» **SUPPLIED DATA**:

- - -

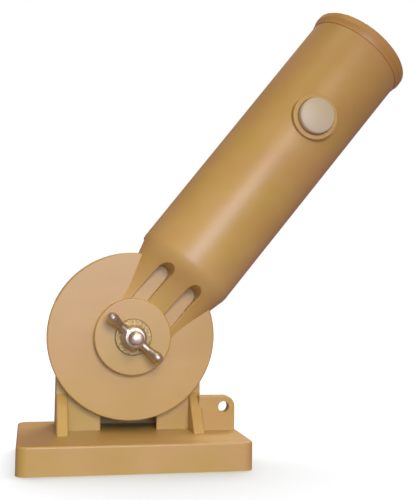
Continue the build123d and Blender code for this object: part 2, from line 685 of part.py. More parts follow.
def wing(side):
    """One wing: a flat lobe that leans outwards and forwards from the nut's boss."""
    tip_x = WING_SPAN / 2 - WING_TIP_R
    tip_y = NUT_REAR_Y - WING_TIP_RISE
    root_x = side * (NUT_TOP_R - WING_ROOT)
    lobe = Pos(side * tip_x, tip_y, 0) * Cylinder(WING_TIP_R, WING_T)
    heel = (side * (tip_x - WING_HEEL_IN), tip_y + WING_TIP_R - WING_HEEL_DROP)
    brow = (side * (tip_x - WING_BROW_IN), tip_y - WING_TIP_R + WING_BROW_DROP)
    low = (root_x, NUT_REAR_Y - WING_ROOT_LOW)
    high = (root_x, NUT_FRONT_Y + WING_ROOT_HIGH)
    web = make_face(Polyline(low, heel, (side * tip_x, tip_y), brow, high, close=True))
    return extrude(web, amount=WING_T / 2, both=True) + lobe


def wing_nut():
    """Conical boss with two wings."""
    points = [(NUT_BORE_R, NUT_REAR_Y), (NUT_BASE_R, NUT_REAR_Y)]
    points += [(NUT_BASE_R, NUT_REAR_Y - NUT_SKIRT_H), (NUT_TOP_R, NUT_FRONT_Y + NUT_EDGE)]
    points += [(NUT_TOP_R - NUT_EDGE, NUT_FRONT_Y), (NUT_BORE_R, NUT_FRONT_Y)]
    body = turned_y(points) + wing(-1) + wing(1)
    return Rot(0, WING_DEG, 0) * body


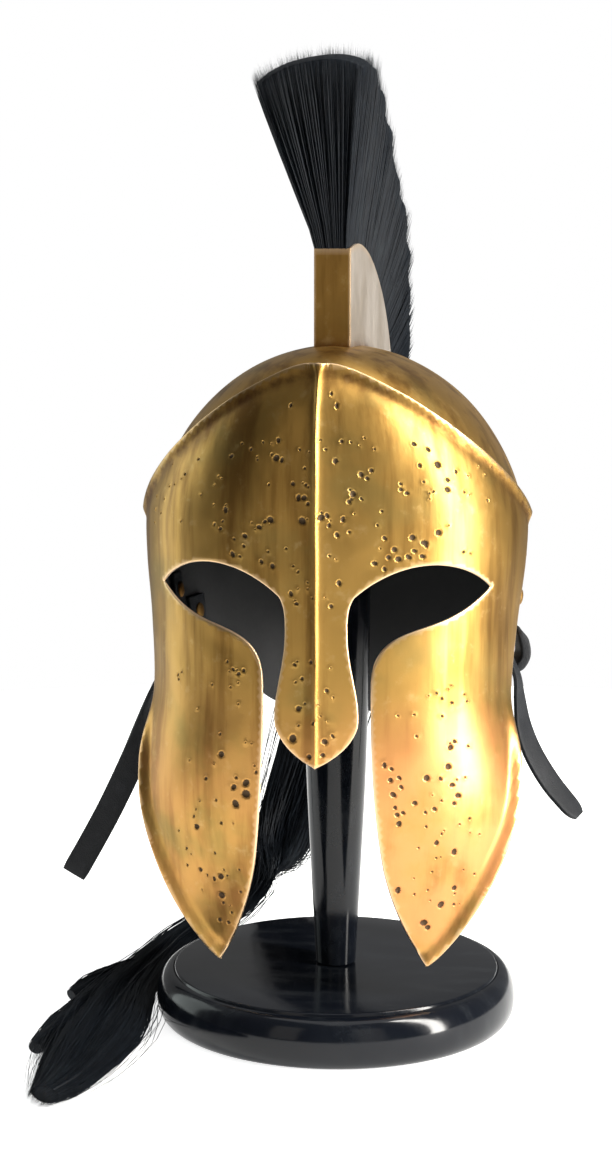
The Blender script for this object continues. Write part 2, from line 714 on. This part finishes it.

- - -

» **STATED PROBLEM**: Write out exactly the lines from the start of the material through the line with "return Rot(0, WING_DEG, 0) * body". No other output is expected.

» **COMPLETED TASK**:
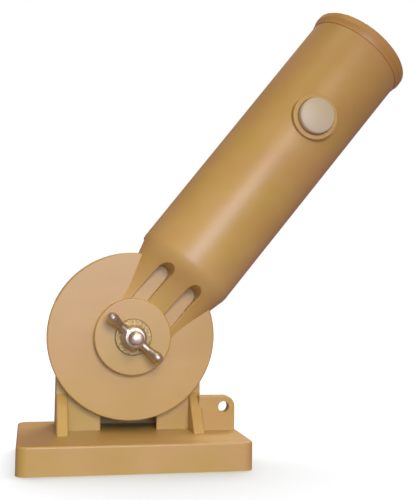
Continue the build123d and Blender code for this object: part 2, from line 685 of part.py. More parts follow.
def wing(side):
    """One wing: a flat lobe that leans outwards and forwards from the nut's boss."""
    tip_x = WING_SPAN / 2 - WING_TIP_R
    tip_y = NUT_REAR_Y - WING_TIP_RISE
    root_x = side * (NUT_TOP_R - WING_ROOT)
    lobe = Pos(side * tip_x, tip_y, 0) * Cylinder(WING_TIP_R, WING_T)
    heel = (side * (tip_x - WING_HEEL_IN), tip_y + WING_TIP_R - WING_HEEL_DROP)
    brow = (side * (tip_x - WING_BROW_IN), tip_y - WING_TIP_R + WING_BROW_DROP)
    low = (root_x, NUT_REAR_Y - WING_ROOT_LOW)
    high = (root_x, NUT_FRONT_Y + WING_ROOT_HIGH)
    web = make_face(Polyline(low, heel, (side * tip_x, tip_y), brow, high, close=True))
    return extrude(web, amount=WING_T / 2, both=True) + lobe


def wing_nut():
    """Conical boss with two wings."""
    points = [(NUT_BORE_R, NUT_REAR_Y), (NUT_BASE_R, NUT_REAR_Y)]
    points += [(NUT_BASE_R, NUT_REAR_Y - NUT_SKIRT_H), (NUT_TOP_R, NUT_FRONT_Y + NUT_EDGE)]
    points += [(NUT_TOP_R - NUT_EDGE, NUT_FRONT_Y), (NUT_BORE_R, NUT_FRONT_Y)]
    body = turned_y(points) + wing(-1) + wing(1)
    return Rot(0, WING_DEG, 0) * body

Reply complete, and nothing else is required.